All material below is to be reproduced exactly.
* * * * * * *
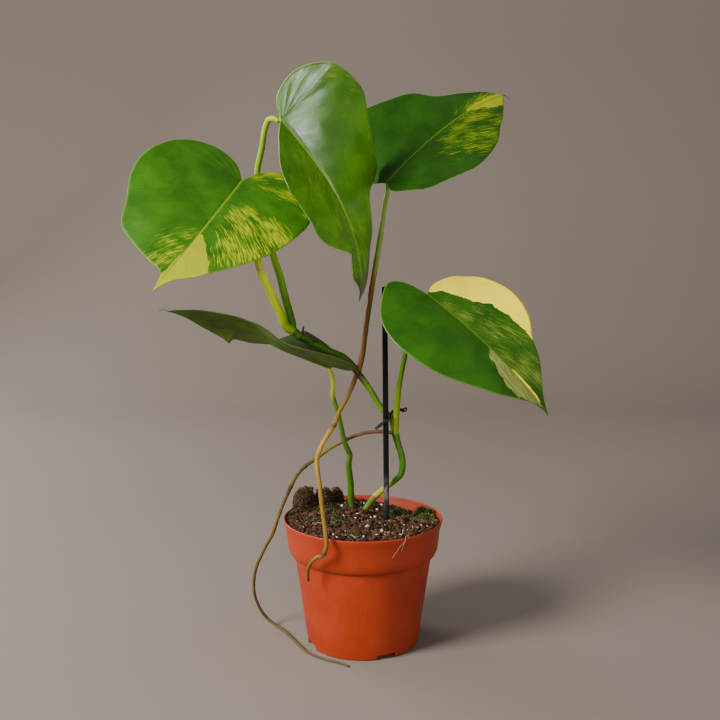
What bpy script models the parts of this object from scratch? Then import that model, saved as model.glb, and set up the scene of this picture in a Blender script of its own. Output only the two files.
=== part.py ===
"""A variegated monstera in a 12 cm nursery pot: pot, potting soil, climbing stem, leaf stalks, aerial roots,
five leaves, a stake and a twist tie. Metres, +Z up, the pot's axis on the Z axis and its foot on the ground."""

import math

import bmesh
import bpy
import numpy as np
from mathutils import Matrix, Vector, noise

MM = 0.001
GAP = 0.35  # clearance between pieces that meet, in millimetres
GROUND_GAP = 0.1
TURN_STEPS = 48
RING_SWELL = 0.45  # how far a ring on a stem or a root stands out

# Pot wall, outer side from the lip down to the foot: radius and height in millimetres
POT_OUTSIDE = [
    (60.0, 95.4),
    (59.4, 93.2),
    (58.2, 89.0),
    (56.9, 76.5),
    (56.1, 72.8),
    (54.4, 70.0),
    (52.2, 68.9),
    (51.6, 67.0),
    (47.2, 36.0),
    (42.4, 1.0),
]
POT_HEIGHT = 96.6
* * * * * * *
Exercise solution =
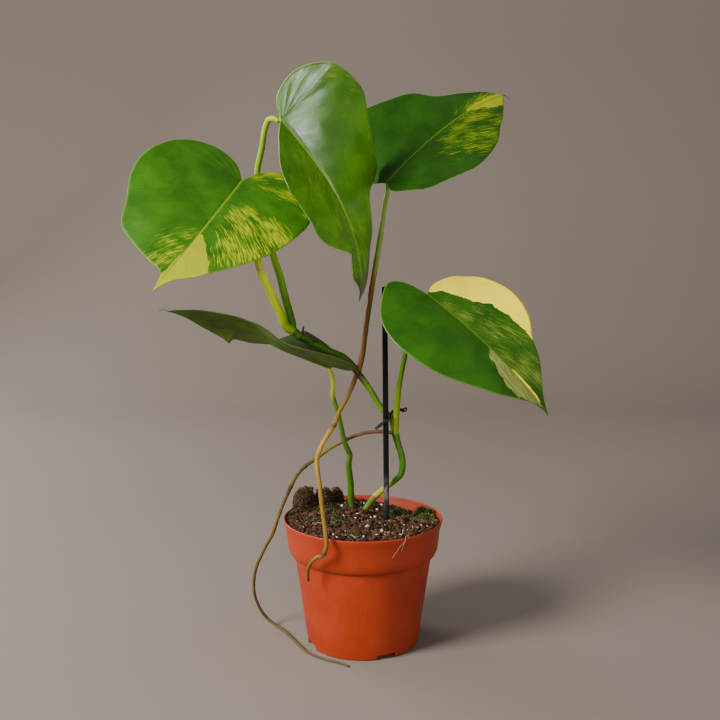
What bpy script models the parts of this object from scratch? Then import that model, saved as model.glb, and set up the scene of this picture in a Blender script of its own. Output only the two files.
=== part.py ===
"""A variegated monstera in a 12 cm nursery pot: pot, potting soil, climbing stem, leaf stalks, aerial roots,
five leaves, a stake and a twist tie. Metres, +Z up, the pot's axis on the Z axis and its foot on the ground."""

import math

import bmesh
import bpy
import numpy as np
from mathutils import Matrix, Vector, noise

MM = 0.001
GAP = 0.35  # clearance between pieces that meet, in millimetres
GROUND_GAP = 0.1
TURN_STEPS = 48
RING_SWELL = 0.45  # how far a ring on a stem or a root stands out

# Pot wall, outer side from the lip down to the foot: radius and height in millimetres
POT_OUTSIDE = [
    (60.0, 95.4),
    (59.4, 93.2),
    (58.2, 89.0),
    (56.9, 76.5),
    (56.1, 72.8),
    (54.4, 70.0),
    (52.2, 68.9),
    (51.6, 67.0),
    (47.2, 36.0),
    (42.4, 1.0),
]
POT_HEIGHT = 96.6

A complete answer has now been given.